Dheepan is the new name given to the protagonist (Jesuthasan Antonythasan, who’s fantastic), this film’s version of Travis Bickle. He’s a broken man right from the beginning, but the film yearns for him and his ersatz family to make good on this opportunity. It’s not to be (or maybe it is, depending on how you read the final scene), and though the film is shot like a docudrama, certain sequences take on a kind of dream logic. But that’s nothing new for Audiard, who often adds touch of spiritual poeticism to his films. This is a great film that doesn’t deserve to get lost in the shuffle, but just might. See it if you can. [Erik McClanahan]

(France, 115 min., in Tamil, English, and French with English subtitles) Thu., Feb. 24, 5:45 p.m., Empirical Theater at OMSI; also Fri., Feb. 25, 5:45 p.m., Whitsell Auditorium.

counting1

“Counting”: I happen to like boring movies. Not “a story badly told” boring, but the kind of boring where narrative is pushed aside in favor of wordless reverie. Jem Cohen’s “Counting” is this kind of boring – relaxing-boring. It’s less like taking in a story and more like taking a bath.

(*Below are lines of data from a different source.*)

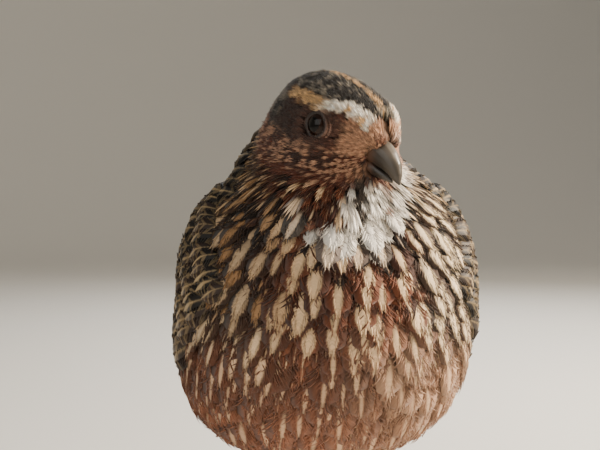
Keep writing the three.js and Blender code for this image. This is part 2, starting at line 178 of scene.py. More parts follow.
eyeMiddle = (middleOf("eye_left") + middleOf("eye_right")) / 2
headMiddle = eyeMiddle - headTurn @ np.array((0, stance["eyeInHead"][1], stance["eyeInHead"][2]))


def inHead(points):
    return (points - headMiddle) @ headTurn


def fromHead(points):
    return np.asarray(points, float) @ headTurn.T + headMiddle


# meshes from arrays: feathers by the thousand, and forms whose points are moved all at once

def meshOf(name, points, triangles, uvs=None, colours=None):
    mesh = bpy.data.meshes.new(name)
    mesh.vertices.add(len(points))
    mesh.vertices.foreach_set("co", (np.asarray(points, np.float32) * mm).ravel())
    mesh.loops.add(triangles.size)
    mesh.loops.foreach_set("vertex_index", triangles.astype(np.int32).ravel())
    mesh.polygons.add(len(triangles))
    mesh.polygons.foreach_set("loop_start", np.arange(0, triangles.size, 3, dtype=np.int32))
    mesh.update(calc_edges=True)
    mesh.polygons.foreach_set("use_smooth", np.ones(len(triangles), bool))
    for layer, spots in (uvs or {}).items():
        made = mesh.uv_layers.new(name=layer)
        made.data.foreach_set("uv", spots[triangles.ravel()].astype(np.float32).ravel())
    for layer, tones in (colours or {}).items():
        made = mesh.attributes.new(layer, "FLOAT_COLOR", "POINT")
        if tones.shape[1] == 3:
            tones = np.hstack([tones, np.ones((len(tones), 1))])
        made.data.foreach_set("color", tones.astype(np.float32).ravel())
    mesh.validate()
    return mesh


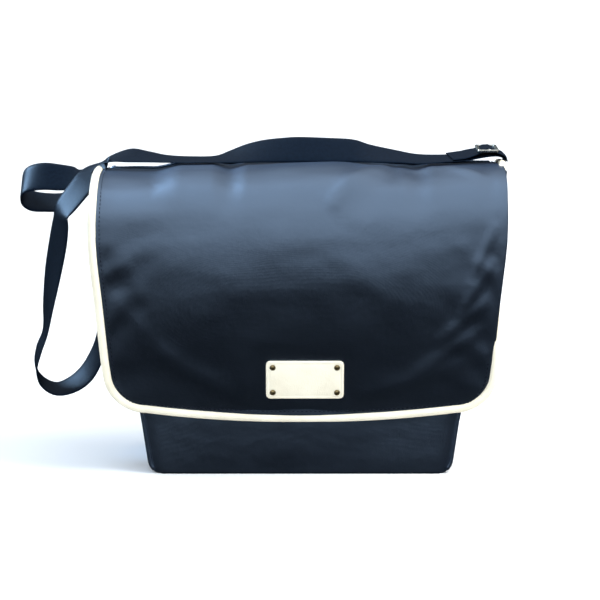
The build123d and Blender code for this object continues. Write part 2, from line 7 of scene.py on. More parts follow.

Cohen’s camera crawls across the globe, from New York City to Moscow, to Istanbul and beyond, bookended by cryptic chapter titles. Nothing really happens, although a lot does: a radio plays, construction workers begin their day of labor, an open air market bustles with activity, a casket is carefully wheeled into a funeral home, political protesters chant in unison, a cat licks its paws. At times it evokes that touchstone of cult experimental film, “Koyaanisqatsi,” pulsing with the chaos and vastness of life on earth. At other moments it’s a humble traveler’s scrapbook, concentrating hard on little details like a paper cup of tea abandoned on a Turkish sidewalk.

To many readers, this will sound terribly boring, but fans of experimental filmmakers such as Chris Marker will appreciate its visual ebb and flow. (Cohen describes the film as a reaction to the passing of Marker and an attempt to channel his impressionistic cine-essay techniques.) [Lily Hudson]

(United States, 111 minutes, English) Thu., Feb. 25, 8:30 p.m., Whitsell Auditorium; also, Fri., Feb 26, 8:30 p.m., Regal Fox Tower and Sat., Feb 27, 3 p.m., Whitsell Auditorium.

My Golden Days

“My Golden Days”: The original French title of Arnaud Desplechin’s film translates as the more evocative and specific “Three Souvenirs of My Youth.” It’s both a sequel and a prequel to his 1999 breakthrough film, “My Sex Life (or How I Got Into an Argument),” in Mathieu Amalric played Desplechin’s on-screen alter-ego, Paul Daedalus.

It’s nearly twenty years later, and Paul is preparing to return to Paris from Tijikistan after several years working there as an anthropologist. There are irregularities with his passport, however, and so he ends up in a room with a government employee (André Dussollier), to whom he relates the second of the “souvenirs,” flashbacks to Paul’s youth which take up the bulk of the film. (The first is a brief but potent memory of his tyrannical mother.)

As a teenager, Paul (Quentin Dolmaire) is enlisted in a slightly dangerous mission while on a school trip behind the Iron Curtain, back when there was an Iron Curtain. He and a friend smuggle travel documents to Russian Jews trying to emigrate, their low-grade spy antics presented with wry, youthful amusement rather than real tension.

In the third and longest segment, Paul pursues his studies in Paris, as well as relationship with the lovely Esther (Lou Roy-Lecollinet), as the Cold War comes to an end in the background. Both the young, fresh-faced leads are fantastic, and they’re each responsible for one of the film’s 11 César award nominations, tied for the most this year with “Marguerite,” which also played during PIFF. The ceremony is tomorrow, so this is your last chance to get a head start on that César office pool! [Marc Mohan]

(France, 123 min., in French with English subtitles) Thu., Feb. 25, 5:45 p.m., Cinema 21; also Sat., Feb. 27, 5:45 p.m., Whitsell Auditorium.